Gartner says the market is strong
Worldwide spending on enterprise application software is expected to rise by 4.5 percent this year.
According to Gartner the market will total to $120.4 billion in 2012 from the $115.2 billion in 2011.
However, the company pointed out that with only limited signs of improvement in the near term, the growth projection for 2012 has had to be adjusted downward from five percent in the previous forecast in the first quarter of this year.
Tom Eid, research vice president at Gartner, said: “The global marketplace is still experiencing a series of conflicting and contrasting economic news reports, and the full impact of the economic uncertainty on the enterprise software markets may not be readily assessable until the end of the first half of 2012.”
He said spending in 2012 was anticipated to focus on industry-specific applications and upgrades to established, mission-critical software , integrating and securing established systems and infrastructure. Software as a service (SaaS) deployments representing extensions to, or replacement of, existing applications and new products would also be a key consideration.
The key enterprise application software market segments in 2012 were outlined by Gartner as being: Business intelligence (BI), content, communications and collaboration and customer relationship management (CRM). Also pinpointed were digital content creation (DCC), enterprise resource planning (ERP), office suites and personal productivity, project and portfolio management (PPM) and supply chain management (SCM).
Gartner said that of these ERP was the largest enterprise application software market with revenue projected to reach $24.9 billion in 2012. This market was followed by office suites at $16.5 billion, while BI revenue was forecast to reach $13.0 billion and CRM was on target to exceed $13.0 billion.
And it was also good news for the SaaS industry, with Gartner claiming that cost optimisation and shifts in spending from “megasuites” to the automation of processes, would continue to benefit alternative software acquisition models as organisations look for ways to shift spending from capital expenditure to operating expenditure.
It said that because of this, vendors offering SaaS, IT asset management and virtualisation capabilities would continue to benefit from organisations looking to shift upfront capital expenses to operational expenses.
Furthermore, the analyst house pointed out that an increasing number of organisations were demanding software functionality as a service or via cloud-based services rather than on-premises.
It said that as a result of this vendors were offering more technology as subscription-based services and “pay as you go” offerings, which positioned them as more cost-effective and as a way to counter the effects of economic belt tightening.
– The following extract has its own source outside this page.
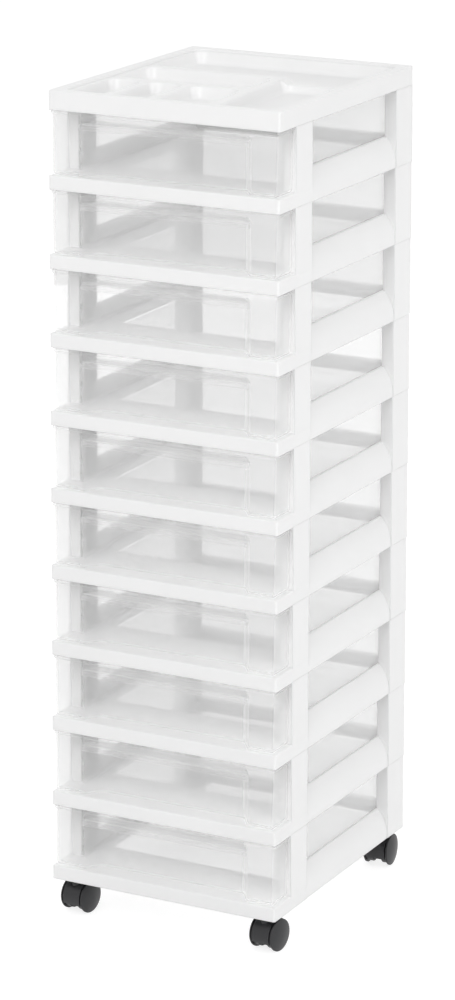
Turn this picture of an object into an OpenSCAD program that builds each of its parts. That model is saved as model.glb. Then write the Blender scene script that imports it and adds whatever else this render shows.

SaaS and cloud-based services were also said to help vendors to expand revenue growth by making it easier for end users to test and evaluate new types of software.
“After more than a decade of SaaS and cloud service use, adoption continues to grow and evolve within the enterprise application markets. This is occurring as tighter capital budgets demand leaner alternatives, popularity and familiarity with the model increase, and interest in SaaS and cloud computing grows,” said Mr. Eid.
“Adoption varies between and within markets. Although use is expanding to a wider range of applications and solutions, the most widespread use is still characterised by horizontal applications with common processes, among distributed virtual workforce teams and within Web 2.0 initiatives.”